▶ TASK DETAILS
Return exactly the lines that run from the beginning through the line containing "return height +", both included, and no others.

▶ GIVEN INFORMATION
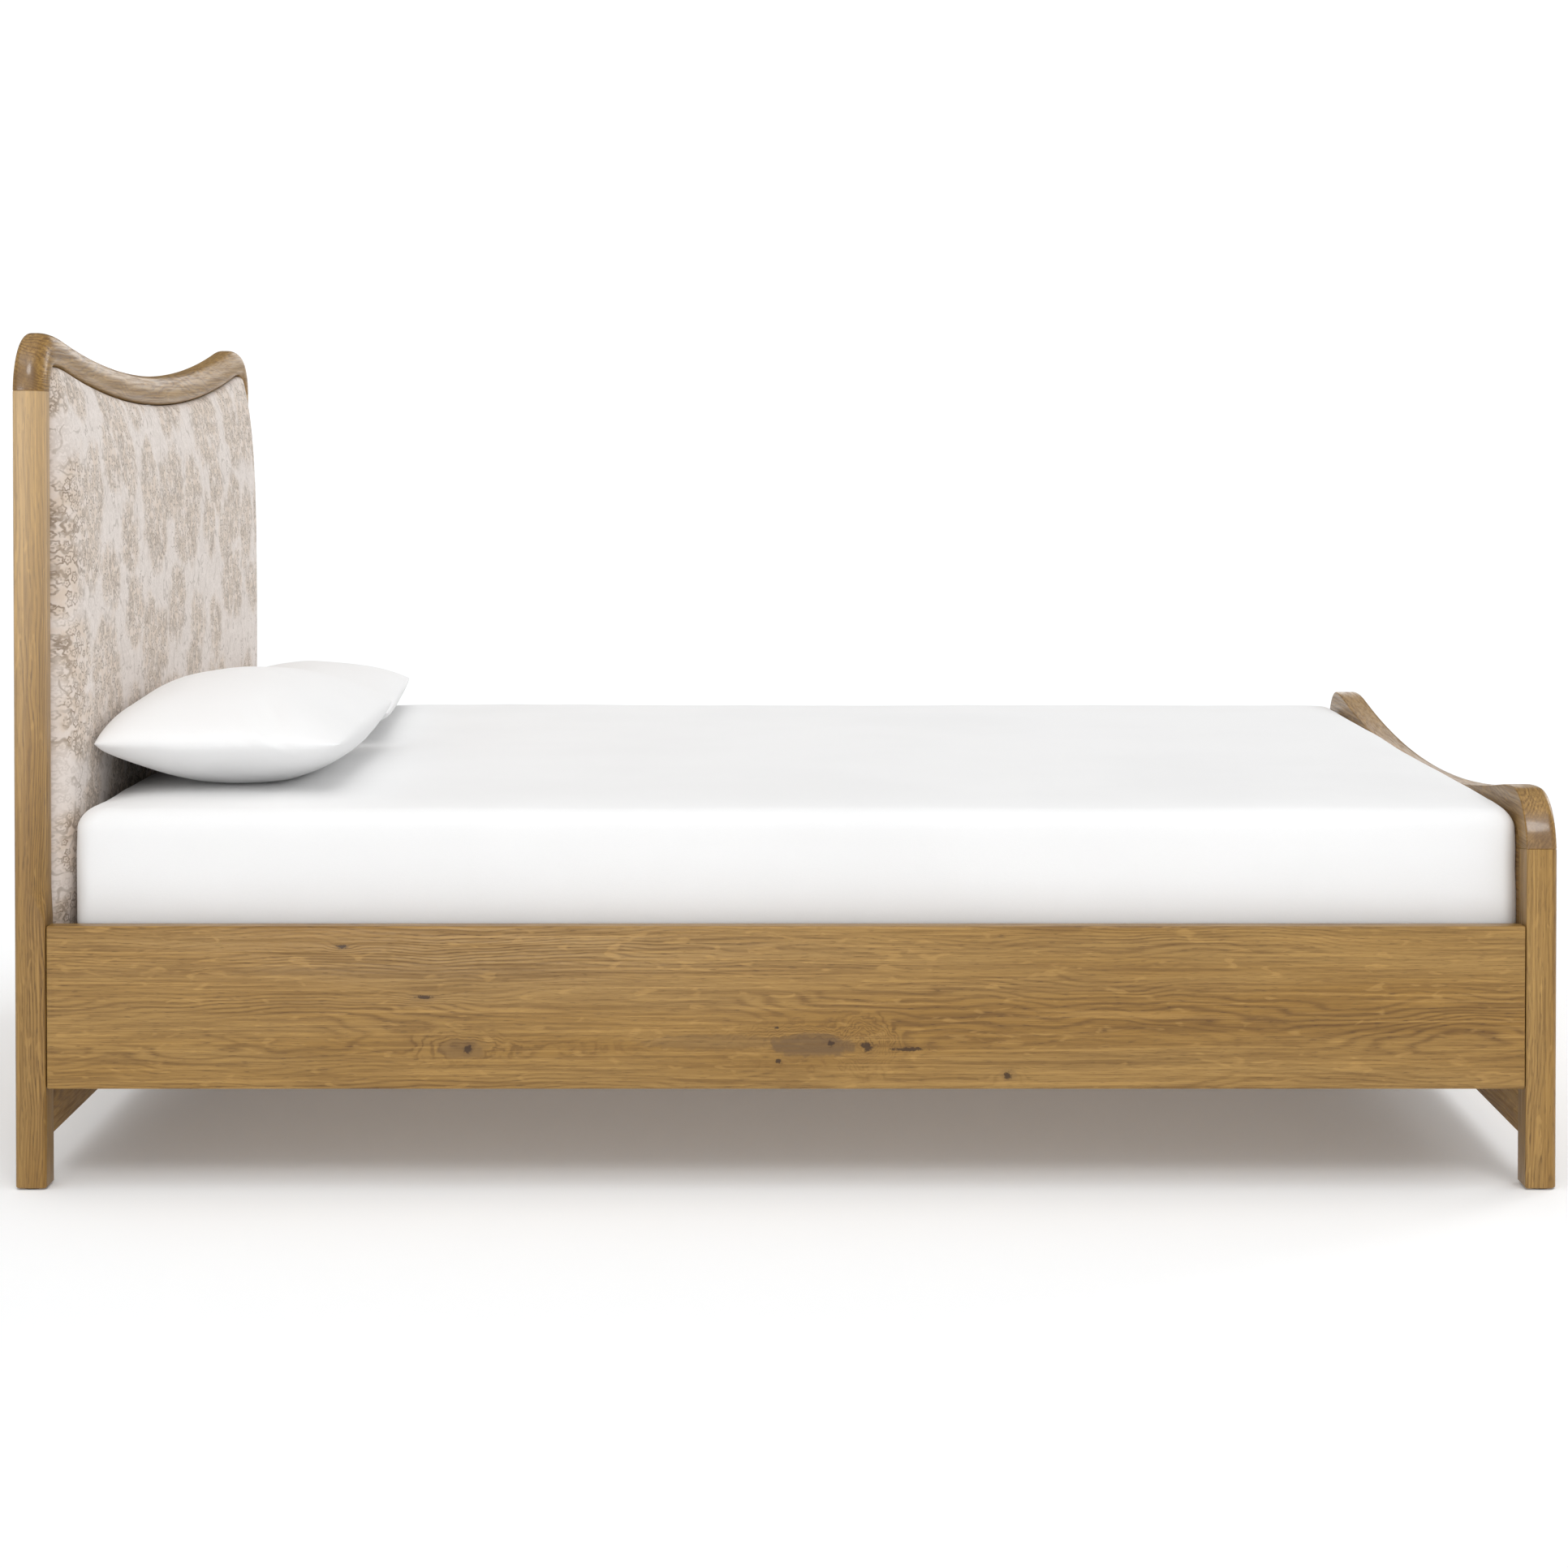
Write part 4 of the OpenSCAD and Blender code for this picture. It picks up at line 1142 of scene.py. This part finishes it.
class BED_OT_mattress(bpy.types.Operator):
    """Quilted mattress and the white sheet fitted over it"""

    bl_idname = "bed.mattress"
    bl_label = "Mattress and sheet"

    def profile(self, low, high, edge):
        """(inset, height, share of the way in) from under the mattress, up and over it."""
        steps = 10
        under = [(edge + (0.72 - edge) * (1 - s), low) for s in (0.0, 0.35, 0.6, 0.8, 0.9, 1.0)]
        rise = [(edge - edge * math.sin(a), low + edge - edge * math.cos(a))
                for a in (math.pi / 2 * i / steps for i in range(1, steps + 1))]
        wall = [(0.0, low + edge + (high - low - 2 * edge) * i / 14) for i in range(1, 14)]
        roll = [(edge - edge * math.cos(a), high - edge + edge * math.sin(a))
                for a in (math.pi / 2 * i / steps for i in range(steps + 1))]
        over = [(edge + (0.72 - edge) * s, high) for s in (0.02, 0.05, 0.09, 0.14, 0.2, 0.28, 0.37,
                                                           0.47, 0.58, 0.7, 0.82, 0.92, 0.98)]
        return under + rise + wall + roll + over

    def relief(self, point, look):
        """Shallow wrinkles of the sheet, and the mattress's own softness."""
        x, y, z = point
        corner = min(abs(x - cx) + abs(y - cy) for cx in self.ends_x for cy in self.ends_y)
        soft = 0.0022 * noise.noise(Vector((x * 2.6, y * 2.6, z * 3.0)))
        hang = noise.noise(Vector((x * 17.0, y * 17.0, z * 3.0 + 4.0)))
        lengthwise = noise.noise(Vector((x * 3.0 + 7.0, y * 3.0, z * 26.0)))
        gather = noise.noise(Vector(((x - y) * 30.0, (x + y) * 6.0, z * 22.0)))
        height = soft + look.wrinkle * (0.55 * hang + 0.6 * lengthwise)
        return height + look.wrinkle * 1.8 * gather * math.exp(-corner / 0.12)

    def execute(self, context):
        look = context.scene.bed_bedding
        low, high, _ = span("fitted_sheet")
        cloth, lift = look.cloth, 0.0006
        inner_low = Vector((low.x + 0.002, low.y + 0.002, low.z + lift + cloth + 0.0004))
        inner_high = Vector((high.x + 0.0025, high.y - 0.002, high.z - 0.0015))
        self.ends_x, self.ends_y = (low.x, high.x), (low.y, high.y)
        outline = rounded_outline(inner_low, inner_high, look.corner)
        centre = (inner_low + inner_high) / 2
        half = Vector((inner_high.x - centre.x, inner_high.y - centre.y, 0.0))
        profile = self.profile(inner_low.z, inner_high.z, look.edge)

        def ring(inset, z, off):
            """A closed ring round the mattress, inset from its sides and off its surface."""
            points = []
            for x, y, nx, ny in outline:
                sx = (half.x - inset) / half.x
                sy = (half.y - inset) / half.y
                px, py = centre.x + (x - centre.x) * sx, centre.y + (y - centre.y) * sy
                corner = abs(px - inner_low.x) + inner_high.y - abs(py)
                px -= look.ears * math.exp(-corner / 0.035)
                level = (z - inner_low.z) / (inner_high.z - inner_low.z)
                flat = inset >= look.edge * 0.999
                out = Vector((0, 0, 1 if level > 0.5 else -1)) if flat else Vector((nx, ny, 0))
                if not flat and inset > 0:
                    tilt = inset / look.edge
                    out = (out * (1 - tilt) + Vector((0, 0, tilt if level > 0.5 else -tilt)))
                    out.normalize()
                bulge = 0.002 * math.sin(math.pi * min(1.0, max(0.0, level))) * (inset == 0)
                crown = look.fullness * (1 - math.exp(-inset / 0.03)) * (level > 0.5)
                height = 0.0 if level < 0.02 else self.relief((px, py, z), look)
                place = Vector((px, py, z)) + out * (off + height + bulge)
                place.z = max(place.z + crown, low.z + lift + (0.0 if off else cloth))
                points.append(tuple(place))
            return points

        pad = loft("quilted_mattress", [ring(i, z, 0.0) for i, z in profile])
        dress(smooth(pad, 60.0), "mattress",
              quilted_ticking("quilted ticking", look.ticking),
              ["mattress_top_pad", "mattress_border", "mattress_bottom_pad"])

        start = [(look.edge + look.tuck * s, inner_low.z) for s in (1.0, 0.75, 0.5, 0.25, 0.0)]
        path = start + [p for p in profile if p[1] > inner_low.z + 1e-6]
        sheet = loft("white_fitted_sheet", [ring(i, z, cloth) for i, z in path], capped=False)
        close_top(sheet)
        skin = sheet.modifiers.new("Cloth thickness", "SOLIDIFY")
        skin.thickness, skin.offset = cloth * 0.8, -1.0
        dress(smooth(sheet, 60.0), "mattress",
              white_cotton("white cotton sheet", look.cotton), ["fitted_sheet"])
        return {"FINISHED"}


def close_top(piece):
    """Closes the highest hole of a mesh with one face."""
    made = bmesh.new()
    made.from_mesh(piece.data)
    top = max(v.co.z for v in made.verts)
    rim = [e for e in made.edges if e.is_boundary and e.verts[0].co.z > top - 0.05]
    bmesh.ops.contextual_create(made, geom=rim)
    bmesh.ops.recalc_face_normals(made, faces=made.faces)
    made.to_mesh(piece.data)
    made.free()


class BED_OT_pillows(bpy.types.Operator):
    """Two white pillows, filled by cloth simulation"""

    bl_idname = "bed.pillows"
    bl_label = "Pillows"

    def bag(self, name, middle, size, taper, seed):
        """Two flat layers of cloth sewn at their rim, with round corners.

        Returns the piece and, for each of its points, how far it lies along, across and up,
        from -1 to 1.
        """
        rows, columns = 46, 84
        points, spots, index = [], [], {}
        for layer in (1, -1):
            for i in range(columns + 1):
                for j in range(rows + 1):
                    rim = i in (0, columns) or j in (0, rows)
                    if rim and layer < 0:
                        index[layer, i, j] = index[1, i, j]
                        continue
                    u, v = 2 * i / columns - 1, 2 * j / rows - 1
                    puff = 0.014 + 0.006 * noise.noise(Vector((u * 5 + seed, v * 5, layer)))
                    puff *= (1 - u ** 4) * (1 - v ** 4)
                    wide, long = 1 - 0.035 * abs(u) ** 9, 1 - 0.03 * abs(v) ** 8
                    left = (v * wide + 1) * (1 - taper * (u + 1) / 2) - 1
                    index[layer, i, j] = len(points)
                    spots.append((u, v, 0 if rim else layer))
                    points.append((middle.x + left * size.x / 2, middle.y + u * long * size.y / 2,
                                   middle.z + layer * puff))
        faces = []
        for layer in (1, -1):
            for i in range(columns):
                for j in range(rows):
                    a, b = index[layer, i, j], index[layer, i + 1, j]
                    c, d = index[layer, i + 1, j + 1], index[layer, i, j + 1]
                    faces.append((a, b, c, d) if layer < 0 else (d, c, b, a))
        return add_mesh(name, points, faces), spots

    def fill(self, piece, look):
        """Blows the bag up with the cloth solver and keeps the result."""
        scene = bpy.context.scene
        frames = look.frames
        cloth = piece.modifiers.new("Filling", "CLOTH")
        cloth.settings.quality = 6
        cloth.settings.mass = 0.2
        cloth.settings.tension_stiffness = 14.0
        cloth.settings.compression_stiffness = 14.0
        cloth.settings.shear_stiffness = 6.0
        cloth.settings.bending_stiffness = 0.35
        cloth.settings.use_pressure = True
        cloth.settings.uniform_pressure_force = look.pressure
        cloth.settings.effector_weights.gravity = 0.0
        cloth.collision_settings.use_collision = False
        cloth.point_cache.frame_end = frames
        for number in range(1, frames + 1):
            scene.frame_set(number)
        self.keep(piece)
        scene.frame_set(1)

    def keep(self, piece):
        """Applies a piece's modifiers."""
        graph = bpy.context.evaluated_depsgraph_get()
        made = bpy.data.meshes.new_from_object(piece.evaluated_get(graph))
        piece.modifiers.clear()
        piece.data = made

    def section(self, u, v, layer):
        """How thick a well-filled pillow is at a spot, leaning on the headboard at v = -1."""
        if layer > 0:
            across = (1 - abs(v) ** 6) ** 0.5 if v < 0 else (1 - abs(v) ** 2.2) ** 0.75
            return across * (1 - abs(u) ** 2.6) ** 0.5
        across = (1 - abs(v) ** 1.5) ** 0.28 if v < 0 else (1 - abs(v) ** 3) ** 0.5
        return across * (1 - abs(u) ** 2.3) ** 0.7

    def settle(self, piece, spots, flat, low, high, look):
        """Lets the filled pillow rest: its outline stays, and its underside flattens."""
        made = bmesh.new()
        made.from_mesh(piece.data)
        for _ in range(4):
            bmesh.ops.smooth_vert(made, verts=made.verts, factor=0.5, use_axis_x=True,
                                  use_axis_y=True, use_axis_z=True)
        made.to_mesh(piece.data)
        made.free()
        middle = low.z + (high.z - low.z) * 0.5
        blown, shaped, cushion = 0.35, 0.65, 0.008
        rise = max(abs(v.co.z - middle) for v in piece.data.vertices)
        for vertex, (u, v, layer), start in zip(piece.data.vertices, spots, flat):
            moved = Vector((vertex.co.x - start.x, vertex.co.y - start.y, 0.0))
            if moved.length > look.give:
                moved *= look.give / moved.length
            thick = blown * abs(vertex.co.z - middle) / rise
            thick += shaped * self.section(u, v, layer)
            half = high.z - middle if layer > 0 else middle - low.z + look.sink
            place = Vector((start.x + moved.x, start.y + moved.y, middle + layer * half * thick))
            sunk = low.z + cushion - place.z
            if sunk > 0:
                place.z = low.z + cushion * math.exp(-sunk / cushion)
            vertex.co = place

    def crease(self, piece, high, seed):
        """Diagonal creases near the outer corner of the near end, and broad softness."""
        piece.modifiers.new("Subdivision", "SUBSURF")
        self.keep(piece)
        low = Vector(min(v.co[a] for v in piece.data.vertices) for a in range(3))
        size = high - low
        for vertex in piece.data.vertices:
            x, y, z = vertex.co
            course = Vector(((x * 0.64 + z * 0.77) * 62, (x * 0.77 - z * 0.64) * 12, seed * 7.0))
            corner = math.exp(-(((x - low.x) / size.x - 0.70) / 0.14) ** 2)
            fold = 0.0035 * corner * math.exp(-((y - low.y) / size.y / 0.2) ** 2)
            fold *= noise.noise(course)
            soft = 0.004 * noise.noise(Vector((x * 8, y * 7, z * 8 + seed)))
            lift = min(1.0, (z - low.z) / 0.03)
            vertex.co += Vector((0.0, -fold, (fold + soft) * lift))

    def execute(self, context):
        look = context.scene.bed_bedding
        cotton = white_cotton("white pillow cotton", look.cotton, 0.985)
        tapers = {"left": 0.03, "right": 0.14}
        for seed, (name, _) in enumerate(SIDES):
            node = f"pillow_{name}"
            low, high, _ = span(node)
            low = low + Vector((-0.008, 0.0, look.fullness * 0.8))
            middle, size = (low + high) / 2, high - low
            bag, spots = self.bag(f"{name}_pillow", middle, size, tapers[name], seed)
            flat = [v.co.copy() for v in bag.data.vertices]
            self.fill(bag, look)
            self.settle(bag, spots, flat, low, high, look)
            self.crease(bag, high, seed)
            dress(smooth(bag, 80.0), node, cotton, [node])
        return {"FINISHED"}


class BED_PT_panel(bpy.types.Panel):
    """Lists the bed's operators and their settings"""

    bl_label = "Oak bed"
    bl_idname = "BED_PT_panel"
    bl_space_type = "VIEW_3D"
    bl_region_type = "UI"
    bl_category = "Bed"

    def draw(self, context):
        for operator in OPERATORS:
            self.layout.operator(operator.bl_idname)
        for name, group in SETTINGS.items():
            box = self.layout.box()
            box.label(text=group.__doc__)
            for prop in group.__annotations__:
                box.prop(getattr(context.scene, name), prop)


OPERATORS = (
    BED_OT_stage, BED_OT_headboard, BED_OT_upholstery, BED_OT_footboard, BED_OT_side_rails,
    BED_OT_slat_base, BED_OT_fittings, BED_OT_mattress, BED_OT_pillows,
)


def register():
    for group in SETTINGS.values():
        bpy.utils.register_class(group)
    for name, group in SETTINGS.items():
        setattr(bpy.types.Scene, name, PointerProperty(type=group))
    for operator in OPERATORS:
        bpy.utils.register_class(operator)
    bpy.utils.register_class(BED_PT_panel)


def unregister():
    bpy.utils.unregister_class(BED_PT_panel)
    for operator in reversed(OPERATORS):
        bpy.utils.unregister_class(operator)
    for name in SETTINGS:
        delattr(bpy.types.Scene, name)
    for group in reversed(SETTINGS.values()):
        bpy.utils.unregister_class(group)


def main():
    register()
    for operator in OPERATORS:
        group, action = operator.bl_idname.split(".")
        getattr(getattr(bpy.ops, group), action)()


if __name__ == "__main__":
    main()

▶ EXERCISE ANSWER
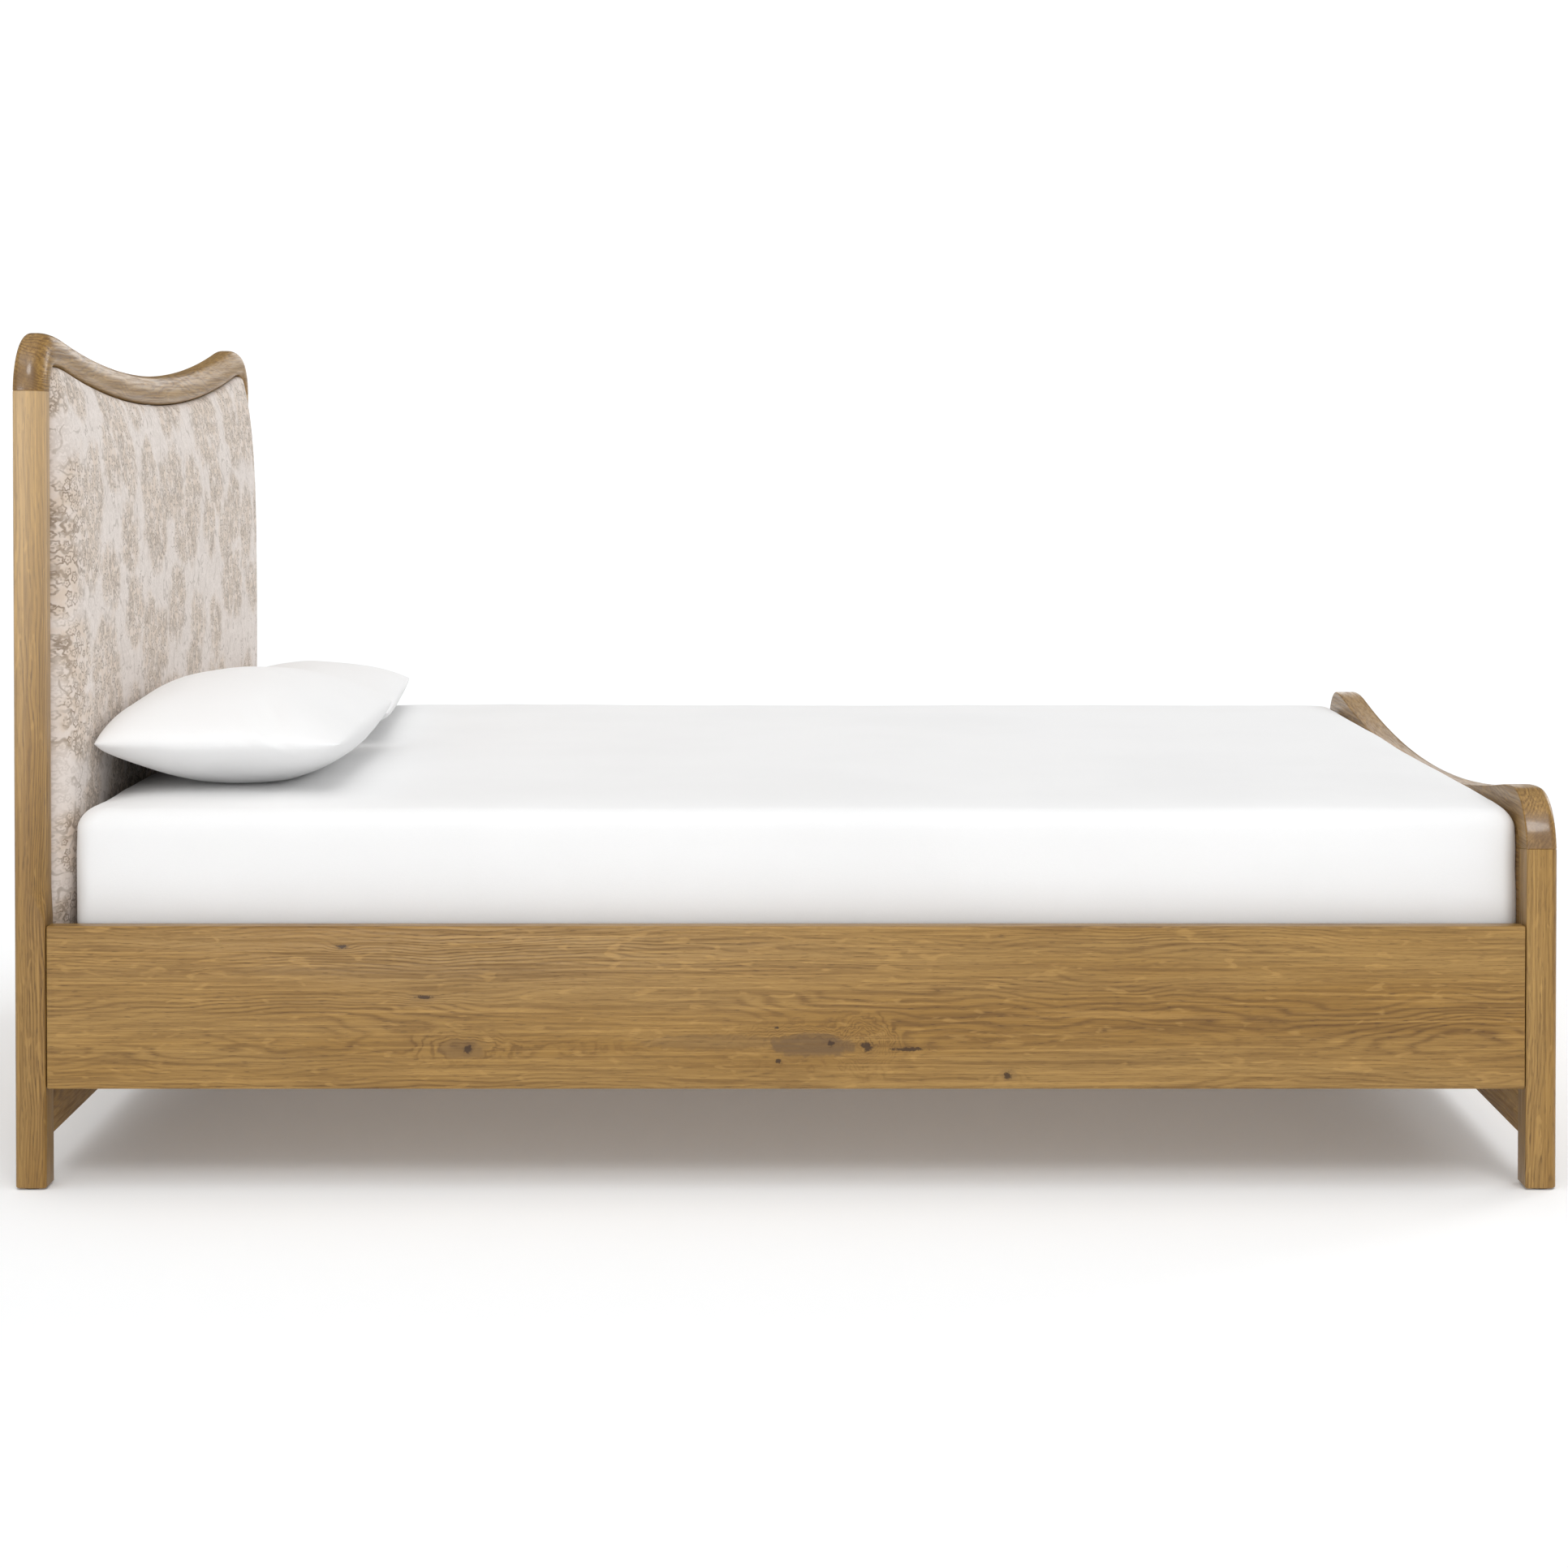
Write part 4 of the OpenSCAD and Blender code for this picture. It picks up at line 1142 of scene.py. This part finishes it.
class BED_OT_mattress(bpy.types.Operator):
    """Quilted mattress and the white sheet fitted over it"""

    bl_idname = "bed.mattress"
    bl_label = "Mattress and sheet"

    def profile(self, low, high, edge):
        """(inset, height, share of the way in) from under the mattress, up and over it."""
        steps = 10
        under = [(edge + (0.72 - edge) * (1 - s), low) for s in (0.0, 0.35, 0.6, 0.8, 0.9, 1.0)]
        rise = [(edge - edge * math.sin(a), low + edge - edge * math.cos(a))
                for a in (math.pi / 2 * i / steps for i in range(1, steps + 1))]
        wall = [(0.0, low + edge + (high - low - 2 * edge) * i / 14) for i in range(1, 14)]
        roll = [(edge - edge * math.cos(a), high - edge + edge * math.sin(a))
                for a in (math.pi / 2 * i / steps for i in range(steps + 1))]
        over = [(edge + (0.72 - edge) * s, high) for s in (0.02, 0.05, 0.09, 0.14, 0.2, 0.28, 0.37,
                                                           0.47, 0.58, 0.7, 0.82, 0.92, 0.98)]
        return under + rise + wall + roll + over

    def relief(self, point, look):
        """Shallow wrinkles of the sheet, and the mattress's own softness."""
        x, y, z = point
        corner = min(abs(x - cx) + abs(y - cy) for cx in self.ends_x for cy in self.ends_y)
        soft = 0.0022 * noise.noise(Vector((x * 2.6, y * 2.6, z * 3.0)))
        hang = noise.noise(Vector((x * 17.0, y * 17.0, z * 3.0 + 4.0)))
        lengthwise = noise.noise(Vector((x * 3.0 + 7.0, y * 3.0, z * 26.0)))
        gather = noise.noise(Vector(((x - y) * 30.0, (x + y) * 6.0, z * 22.0)))
        height = soft + look.wrinkle * (0.55 * hang + 0.6 * lengthwise)
        return height + look.wrinkle * 1.8 * gather * math.exp(-corner / 0.12)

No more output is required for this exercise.